Saved data entries:
════════
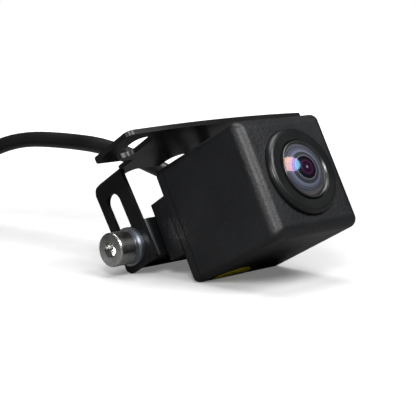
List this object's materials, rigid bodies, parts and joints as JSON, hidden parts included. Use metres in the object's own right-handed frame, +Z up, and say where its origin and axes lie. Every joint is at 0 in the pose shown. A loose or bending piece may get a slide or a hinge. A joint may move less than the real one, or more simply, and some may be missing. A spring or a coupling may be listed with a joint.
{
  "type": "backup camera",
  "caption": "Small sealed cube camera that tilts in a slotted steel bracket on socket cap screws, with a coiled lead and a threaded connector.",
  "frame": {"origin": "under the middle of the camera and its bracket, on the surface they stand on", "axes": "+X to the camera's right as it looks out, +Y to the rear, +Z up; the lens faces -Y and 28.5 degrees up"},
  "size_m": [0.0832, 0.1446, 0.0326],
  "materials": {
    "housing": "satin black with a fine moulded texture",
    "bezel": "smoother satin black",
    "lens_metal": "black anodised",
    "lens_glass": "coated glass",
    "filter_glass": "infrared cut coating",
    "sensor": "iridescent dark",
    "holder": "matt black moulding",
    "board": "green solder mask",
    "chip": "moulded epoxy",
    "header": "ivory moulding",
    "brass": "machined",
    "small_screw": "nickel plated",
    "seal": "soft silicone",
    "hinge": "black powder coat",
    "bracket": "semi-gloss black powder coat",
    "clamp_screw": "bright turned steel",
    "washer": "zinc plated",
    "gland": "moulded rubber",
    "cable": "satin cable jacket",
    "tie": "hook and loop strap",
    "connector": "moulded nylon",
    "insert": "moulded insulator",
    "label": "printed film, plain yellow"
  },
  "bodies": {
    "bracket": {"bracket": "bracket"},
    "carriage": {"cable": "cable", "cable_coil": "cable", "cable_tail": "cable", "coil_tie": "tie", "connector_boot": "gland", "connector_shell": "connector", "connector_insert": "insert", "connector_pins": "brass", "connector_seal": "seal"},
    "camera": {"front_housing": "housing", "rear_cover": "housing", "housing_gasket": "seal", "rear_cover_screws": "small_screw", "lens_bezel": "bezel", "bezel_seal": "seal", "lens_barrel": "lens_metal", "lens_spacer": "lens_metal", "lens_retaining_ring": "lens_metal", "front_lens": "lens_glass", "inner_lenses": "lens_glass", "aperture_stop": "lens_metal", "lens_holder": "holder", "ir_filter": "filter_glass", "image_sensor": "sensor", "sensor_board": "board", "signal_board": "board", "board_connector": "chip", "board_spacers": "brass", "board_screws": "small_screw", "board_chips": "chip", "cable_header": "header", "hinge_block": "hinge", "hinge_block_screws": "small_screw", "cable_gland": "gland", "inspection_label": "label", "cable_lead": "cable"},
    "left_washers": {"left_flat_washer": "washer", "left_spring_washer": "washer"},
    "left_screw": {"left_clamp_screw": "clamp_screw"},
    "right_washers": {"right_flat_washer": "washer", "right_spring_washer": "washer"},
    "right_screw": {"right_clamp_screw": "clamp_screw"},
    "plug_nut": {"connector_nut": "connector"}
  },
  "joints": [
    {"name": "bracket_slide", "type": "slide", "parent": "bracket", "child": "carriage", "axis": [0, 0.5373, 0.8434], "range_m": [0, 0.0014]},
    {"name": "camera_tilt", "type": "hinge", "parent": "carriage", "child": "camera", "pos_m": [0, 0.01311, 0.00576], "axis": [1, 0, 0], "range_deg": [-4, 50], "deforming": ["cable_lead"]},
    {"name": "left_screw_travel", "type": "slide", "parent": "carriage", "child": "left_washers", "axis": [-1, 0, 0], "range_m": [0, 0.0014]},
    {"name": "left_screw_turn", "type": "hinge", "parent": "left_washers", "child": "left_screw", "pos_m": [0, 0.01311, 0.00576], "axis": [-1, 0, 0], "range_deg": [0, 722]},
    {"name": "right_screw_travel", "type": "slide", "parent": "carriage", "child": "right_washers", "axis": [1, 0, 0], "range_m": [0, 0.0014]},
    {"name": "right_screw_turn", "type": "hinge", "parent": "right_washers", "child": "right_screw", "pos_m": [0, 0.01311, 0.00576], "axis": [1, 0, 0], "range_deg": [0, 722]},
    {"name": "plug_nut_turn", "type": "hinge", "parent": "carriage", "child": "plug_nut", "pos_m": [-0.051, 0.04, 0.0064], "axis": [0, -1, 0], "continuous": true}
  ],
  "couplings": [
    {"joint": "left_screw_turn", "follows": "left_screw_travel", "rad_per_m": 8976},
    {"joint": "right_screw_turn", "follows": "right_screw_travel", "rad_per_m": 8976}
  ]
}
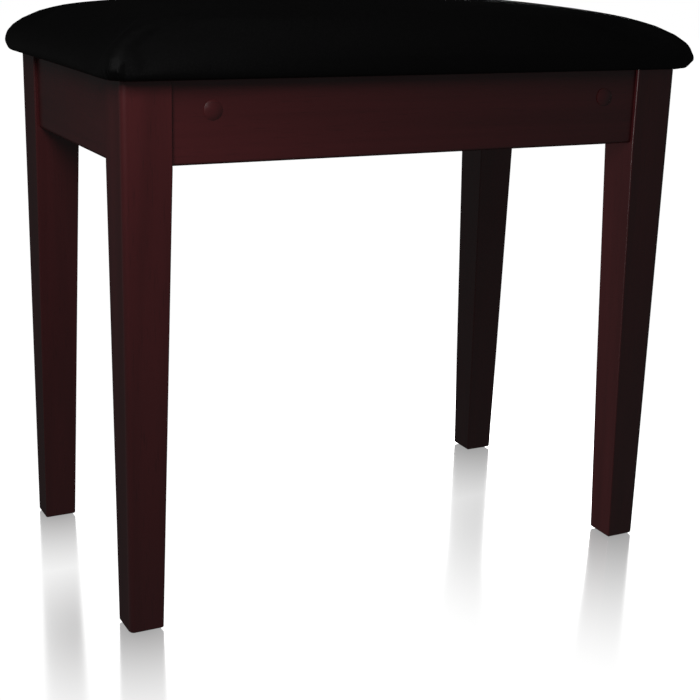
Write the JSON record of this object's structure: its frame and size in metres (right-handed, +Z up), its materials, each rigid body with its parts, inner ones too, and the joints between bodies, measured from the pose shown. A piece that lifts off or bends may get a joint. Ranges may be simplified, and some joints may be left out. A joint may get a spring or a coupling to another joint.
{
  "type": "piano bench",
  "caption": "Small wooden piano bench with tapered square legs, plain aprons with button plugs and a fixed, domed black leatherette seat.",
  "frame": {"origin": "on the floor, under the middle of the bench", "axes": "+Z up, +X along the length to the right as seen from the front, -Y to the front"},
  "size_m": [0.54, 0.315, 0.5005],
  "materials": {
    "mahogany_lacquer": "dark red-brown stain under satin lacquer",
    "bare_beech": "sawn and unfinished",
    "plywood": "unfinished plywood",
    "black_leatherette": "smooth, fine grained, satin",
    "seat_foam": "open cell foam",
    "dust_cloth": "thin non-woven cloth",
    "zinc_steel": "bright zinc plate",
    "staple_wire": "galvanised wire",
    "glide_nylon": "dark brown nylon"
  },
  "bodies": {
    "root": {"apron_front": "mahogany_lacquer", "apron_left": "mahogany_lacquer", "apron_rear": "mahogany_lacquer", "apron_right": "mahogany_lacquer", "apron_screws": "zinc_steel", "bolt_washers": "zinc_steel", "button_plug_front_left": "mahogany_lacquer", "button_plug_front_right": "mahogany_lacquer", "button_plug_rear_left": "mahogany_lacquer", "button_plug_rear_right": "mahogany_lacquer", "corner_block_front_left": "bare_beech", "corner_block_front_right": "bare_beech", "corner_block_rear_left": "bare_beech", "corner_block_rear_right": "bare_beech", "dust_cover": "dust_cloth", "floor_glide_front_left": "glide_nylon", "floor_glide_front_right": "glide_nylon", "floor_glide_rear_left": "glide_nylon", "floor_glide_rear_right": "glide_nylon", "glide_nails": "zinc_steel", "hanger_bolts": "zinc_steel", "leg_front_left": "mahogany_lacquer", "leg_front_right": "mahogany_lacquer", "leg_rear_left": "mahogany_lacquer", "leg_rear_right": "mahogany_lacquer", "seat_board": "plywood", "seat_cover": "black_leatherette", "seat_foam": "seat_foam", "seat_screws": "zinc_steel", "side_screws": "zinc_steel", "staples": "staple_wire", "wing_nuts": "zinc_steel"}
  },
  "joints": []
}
════════
What do the records say? Quote them all exactly.

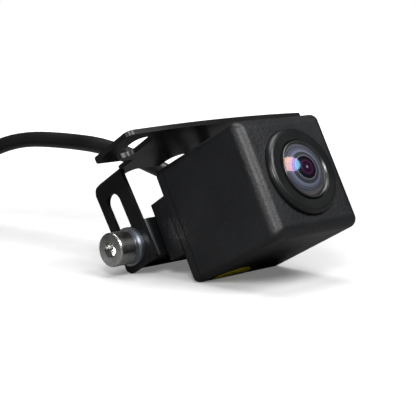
List this object's materials, rigid bodies, parts and joints as JSON, hidden parts included. Use metres in the object's own right-handed frame, +Z up, and say where its origin and axes lie. Every joint is at 0 in the pose shown. A loose or bending piece may get a slide or a hinge. A joint may move less than the real one, or more simply, and some may be missing. A spring or a coupling may be listed with a joint.
{
  "type": "backup camera",
  "caption": "Small sealed cube camera that tilts in a slotted steel bracket on socket cap screws, with a coiled lead and a threaded connector.",
  "frame": {"origin": "under the middle of the camera and its bracket, on the surface they stand on", "axes": "+X to the camera's right as it looks out, +Y to the rear, +Z up; the lens faces -Y and 28.5 degrees up"},
  "size_m": [0.0832, 0.1446, 0.0326],
  "materials": {
    "housing": "satin black with a fine moulded texture",
    "bezel": "smoother satin black",
    "lens_metal": "black anodised",
    "lens_glass": "coated glass",
    "filter_glass": "infrared cut coating",
    "sensor": "iridescent dark",
    "holder": "matt black moulding",
    "board": "green solder mask",
    "chip": "moulded epoxy",
    "header": "ivory moulding",
    "brass": "machined",
    "small_screw": "nickel plated",
    "seal": "soft silicone",
    "hinge": "black powder coat",
    "bracket": "semi-gloss black powder coat",
    "clamp_screw": "bright turned steel",
    "washer": "zinc plated",
    "gland": "moulded rubber",
    "cable": "satin cable jacket",
    "tie": "hook and loop strap",
    "connector": "moulded nylon",
    "insert": "moulded insulator",
    "label": "printed film, plain yellow"
  },
  "bodies": {
    "bracket": {"bracket": "bracket"},
    "carriage": {"cable": "cable", "cable_coil": "cable", "cable_tail": "cable", "coil_tie": "tie", "connector_boot": "gland", "connector_shell": "connector", "connector_insert": "insert", "connector_pins": "brass", "connector_seal": "seal"},
    "camera": {"front_housing": "housing", "rear_cover": "housing", "housing_gasket": "seal", "rear_cover_screws": "small_screw", "lens_bezel": "bezel", "bezel_seal": "seal", "lens_barrel": "lens_metal", "lens_spacer": "lens_metal", "lens_retaining_ring": "lens_metal", "front_lens": "lens_glass", "inner_lenses": "lens_glass", "aperture_stop": "lens_metal", "lens_holder": "holder", "ir_filter": "filter_glass", "image_sensor": "sensor", "sensor_board": "board", "signal_board": "board", "board_connector": "chip", "board_spacers": "brass", "board_screws": "small_screw", "board_chips": "chip", "cable_header": "header", "hinge_block": "hinge", "hinge_block_screws": "small_screw", "cable_gland": "gland", "inspection_label": "label", "cable_lead": "cable"},
    "left_washers": {"left_flat_washer": "washer", "left_spring_washer": "washer"},
    "left_screw": {"left_clamp_screw": "clamp_screw"},
    "right_washers": {"right_flat_washer": "washer", "right_spring_washer": "washer"},
    "right_screw": {"right_clamp_screw": "clamp_screw"},
    "plug_nut": {"connector_nut": "connector"}
  },
  "joints": [
    {"name": "bracket_slide", "type": "slide", "parent": "bracket", "child": "carriage", "axis": [0, 0.5373, 0.8434], "range_m": [0, 0.0014]},
    {"name": "camera_tilt", "type": "hinge", "parent": "carriage", "child": "camera", "pos_m": [0, 0.01311, 0.00576], "axis": [1, 0, 0], "range_deg": [-4, 50], "deforming": ["cable_lead"]},
    {"name": "left_screw_travel", "type": "slide", "parent": "carriage", "child": "left_washers", "axis": [-1, 0, 0], "range_m": [0, 0.0014]},
    {"name": "left_screw_turn", "type": "hinge", "parent": "left_washers", "child": "left_screw", "pos_m": [0, 0.01311, 0.00576], "axis": [-1, 0, 0], "range_deg": [0, 722]},
    {"name": "right_screw_travel", "type": "slide", "parent": "carriage", "child": "right_washers", "axis": [1, 0, 0], "range_m": [0, 0.0014]},
    {"name": "right_screw_turn", "type": "hinge", "parent": "right_washers", "child": "right_screw", "pos_m": [0, 0.01311, 0.00576], "axis": [1, 0, 0], "range_deg": [0, 722]},
    {"name": "plug_nut_turn", "type": "hinge", "parent": "carriage", "child": "plug_nut", "pos_m": [-0.051, 0.04, 0.0064], "axis": [0, -1, 0], "continuous": true}
  ],
  "couplings": [
    {"joint": "left_screw_turn", "follows": "left_screw_travel", "rad_per_m": 8976},
    {"joint": "right_screw_turn", "follows": "right_screw_travel", "rad_per_m": 8976}
  ]
}
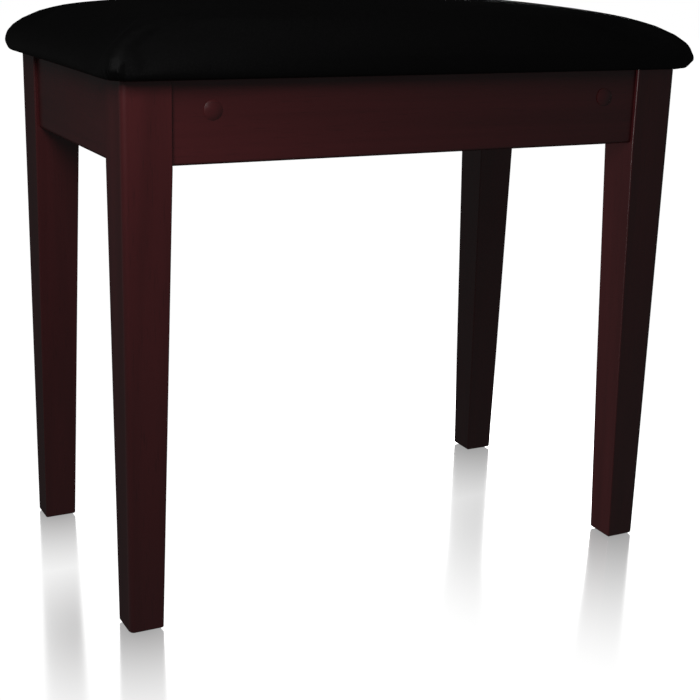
Write the JSON record of this object's structure: its frame and size in metres (right-handed, +Z up), its materials, each rigid body with its parts, inner ones too, and the joints between bodies, measured from the pose shown. A piece that lifts off or bends may get a joint. Ranges may be simplified, and some joints may be left out. A joint may get a spring or a coupling to another joint.
{
  "type": "piano bench",
  "caption": "Small wooden piano bench with tapered square legs, plain aprons with button plugs and a fixed, domed black leatherette seat.",
  "frame": {"origin": "on the floor, under the middle of the bench", "axes": "+Z up, +X along the length to the right as seen from the front, -Y to the front"},
  "size_m": [0.54, 0.315, 0.5005],
  "materials": {
    "mahogany_lacquer": "dark red-brown stain under satin lacquer",
    "bare_beech": "sawn and unfinished",
    "plywood": "unfinished plywood",
    "black_leatherette": "smooth, fine grained, satin",
    "seat_foam": "open cell foam",
    "dust_cloth": "thin non-woven cloth",
    "zinc_steel": "bright zinc plate",
    "staple_wire": "galvanised wire",
    "glide_nylon": "dark brown nylon"
  },
  "bodies": {
    "root": {"apron_front": "mahogany_lacquer", "apron_left": "mahogany_lacquer", "apron_rear": "mahogany_lacquer", "apron_right": "mahogany_lacquer", "apron_screws": "zinc_steel", "bolt_washers": "zinc_steel", "button_plug_front_left": "mahogany_lacquer", "button_plug_front_right": "mahogany_lacquer", "button_plug_rear_left": "mahogany_lacquer", "button_plug_rear_right": "mahogany_lacquer", "corner_block_front_left": "bare_beech", "corner_block_front_right": "bare_beech", "corner_block_rear_left": "bare_beech", "corner_block_rear_right": "bare_beech", "dust_cover": "dust_cloth", "floor_glide_front_left": "glide_nylon", "floor_glide_front_right": "glide_nylon", "floor_glide_rear_left": "glide_nylon", "floor_glide_rear_right": "glide_nylon", "glide_nails": "zinc_steel", "hanger_bolts": "zinc_steel", "leg_front_left": "mahogany_lacquer", "leg_front_right": "mahogany_lacquer", "leg_rear_left": "mahogany_lacquer", "leg_rear_right": "mahogany_lacquer", "seat_board": "plywood", "seat_cover": "black_leatherette", "seat_foam": "seat_foam", "seat_screws": "zinc_steel", "side_screws": "zinc_steel", "staples": "staple_wire", "wing_nuts": "zinc_steel"}
  },
  "joints": []
}